Если бы коммунисты действительно хотели вступить с президентом в содержательную полемику, им следовало бы указать, что только малые дети или совсем уже невежественные суеверы верят сказкам о злобных призраках, успокоив Ельцина словами: "О, не знай сих страшных снов, ты моя Светлана!" Но поскольку коммунисты длительное время сами культивировали представление о Ленине как о покойнике, ведущем на земле загробную жизнь — но только не вредоносную, а чрезвычайно благодетельную, то им, как разоблачителям чудес и суеверий, придется признаться, что все лучшие годы СССР они бесстыдно дурили народ бабьими сказками.
"И предрассудки вековые, и гроба тайны роковые" могут быть бесконечным предметом полемики по причине отсутствия безусловных доказательств. На том свете все узнаем, а до тех пор — вряд ли. Проблема может быть разрешена при смене подхода на чисто прагматический. Существуют ли заложные покойники, нет ли — вопрос темный, но на другой вопрос: "Согласились бы вы держать в дальней (не говоря уже о парадной) комнате своего дома непогребенного покойника?" — всякий человек, если, конечно, он не склонен к крайним формам чертопоклонства, ответит единообразно: "Чур! Чур меня!"
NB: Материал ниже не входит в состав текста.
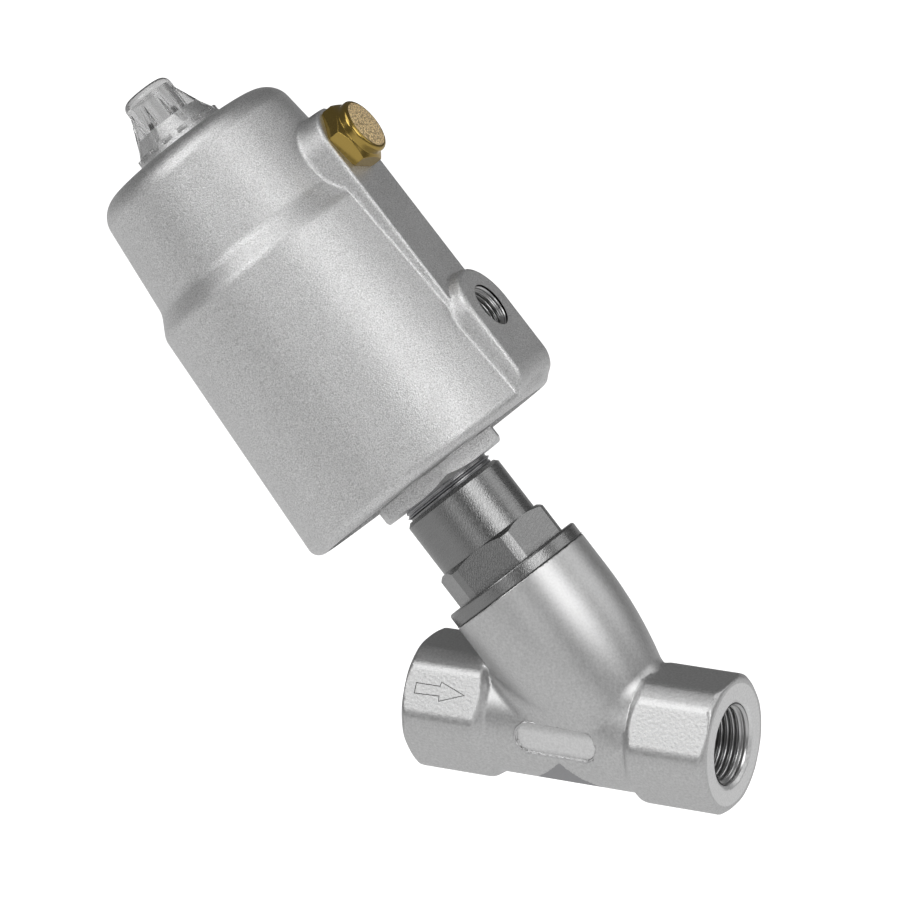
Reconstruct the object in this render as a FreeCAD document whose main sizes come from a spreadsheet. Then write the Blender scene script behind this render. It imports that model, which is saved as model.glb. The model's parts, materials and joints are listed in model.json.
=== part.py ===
"""Pneumatic shut-off valve with an angled seat, driven by a spring-return piston.

The origin is the centre of the inlet port's face. +X runs along the pipe to the outlet, +Z is up,
and the spindle leans back over the inlet. Round pieces on the spindle are drawn in its own frame:
z is the station along the spindle from the point where it meets the pipe's axis.
"""
import FreeCAD, Part
import Sketcher
import math
import os
from types import SimpleNamespace

V = FreeCAD.Vector
DOC = FreeCAD.newDocument("shut_off_valve")
SHEET = DOC.addObject("Spreadsheet::Sheet", "Sizes")

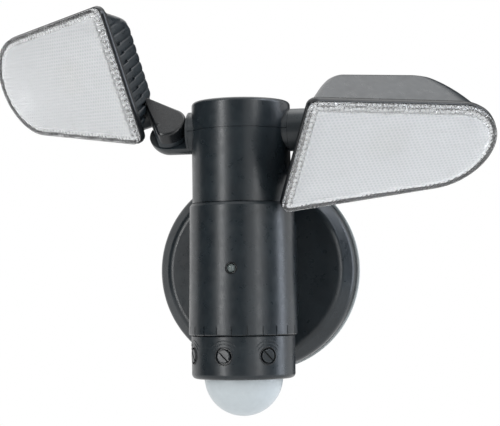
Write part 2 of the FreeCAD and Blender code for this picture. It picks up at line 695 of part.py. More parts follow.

Но макрокосм и микрокосм должны находиться между собою в каком-то соответствии, и непонятно, почему то, что не годится в простом людском жилище, должно иметь место в России, которая ведь тоже наш дом. Возможно, суеверное ельцинское "Чур меня!" есть наиболее рациональная реакция на коммунистическое увековечение памяти В. И. Ленина.